Ann Mongoven is the associate director of health care ethics at the Markkula Center for Applied Ethics. Views are her own.
Rage often has been a powerful motivator and constructive force for social change. Yet in American political life, passionate, angry protest by marginalized groups—recall the recent #MeToo movement, Black Lives Matter, or Act-Up during the early HIV/AIDS epidemic—has often been met with criticism for incivility.
More underlies this all-too-common dismissal of justice claims than crass sexism, racism, or other “isms.” Part of the pushback has its roots in long-held notions about proper forms of participation in the public sphere. Historian Carole Pateman critically traced the evolution of a conception of public and private spheres early in the American Republic. [1] This view of complementary but separate spheres was highly gendered, posing private life as a sphere governed by (womanly) affections and the public sphere as one governed by (masculine) reason.
This problematic but historically influential metaphor continues to distort understandings of civic virtue. It defines not only emotional life but also all that we learn through our most intimate personal relationships as outside the political sphere which is to be governed from some omniscient rational standpoint. Indebtedness to this metaphor may explain why a spokesperson for the Trump administration praised Kavanaugh’s “righteous anger” against the “shrieking hysteria” of women protesters. Even if an unusually emotional display, Kavanaugh’s anger was enlisted to shield the political sphere from what was interpreted as a dangerous incursion from the private one.
In reality there is no omniscient rational standpoint for political life. And community does not develop within sealed spheres. Robust politics requires that all citizens develop habits through which personal experience and broader political life can challenge each other morally.
We must reject oppressive calls for servile civility in the name of civic virtue. Real civic virtue protects the public space for passionate, angry protest informed by personal experience. But it cannot stop there. Real civic virtue must negotiate tension between two common appeals in our political life. On the one hand, many rightly claim anew the political legitimacy of anger. On the other hand, many rightly lament a polarized atmosphere in which people with different initial views never talk to each other.
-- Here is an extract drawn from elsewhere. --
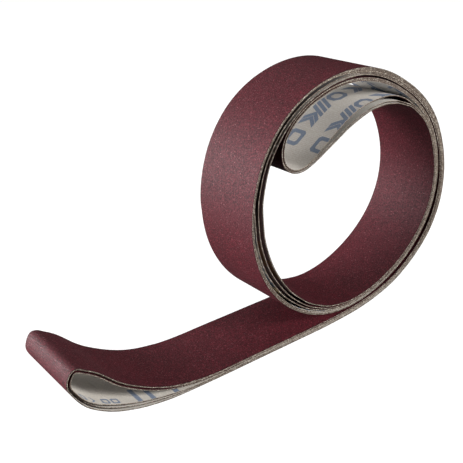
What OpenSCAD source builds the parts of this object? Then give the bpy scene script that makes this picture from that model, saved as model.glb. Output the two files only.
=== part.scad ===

Can we have both more anger and more conversation?
Yes. But to do so, we must consider what civic virtue requires of citizens confronted by angry fellow-citizens whose passionate arguments puzzle or shock them. Perhaps the most crucial virtue is disciplined vulnerability. Disciplined vulnerability is a practiced refusal to turn away from initially shocking arguments in public life. The practice of disciplined vulnerability can start as straightforwardly as taking three deep breaths before responding or walking away. It can include recalling instances in personal life where one came, over time, to understand what underlay the initially surprising anger of a parent, spouse, child, or friend. It can extend to reminding ourselves explicitly of historical instances when affronted parties turned out to be blind to their own complicity in oppression.
Amidst much ugliness on all sides of the Kavanaugh debacle, there was one public example of disciplined vulnerability that we all should applaud. Standing, head bowed in the elevator, confronted with a furious sexual assault survivor, not shutting the doors, listening for minute after minute, Senator Jeff Flake embodied disciplined vulnerability. He explicitly acknowledged that the experience transformed his view of due process. Beyond the issue and the vote at hand, he demonstrated that being vulnerable may be as important to thoughtful politics as being powerful—and that the two may be linked.
In polarized political times, we should consider how simultaneously to live with more anger and to engage in more conversation. We should deliberately cultivate the virtues required including the willingness to listen to many styles of public argument. The practice of disciplined vulnerability may lead to the legitimate rejection of arguments we judge to be unjustly manipulative or deliberately cruel. Or it may lead us to change or minds.
We should also reflectively excavate our presumed metaphors for political life. The historical baggage associated with the metaphor of private and public spheres now outweighs its insights. We need new language to explore the ethical relationship between private and public life.
- Pateman, C. (1989). “Feminist critiques of the public private dichotomy,” in The disorder of women: Democracy, feminism, and political theory. Stanford, Ca: Stanford University Press.
- (1999). Nicomachean ethics. (M. Ostwald, Trans.). Indianapolis, In: Bobbs Merrill Company.
- Lakoff and M. Johnson. (1980). Metaphors we live by. Chicago, Il: University of Chicago Press.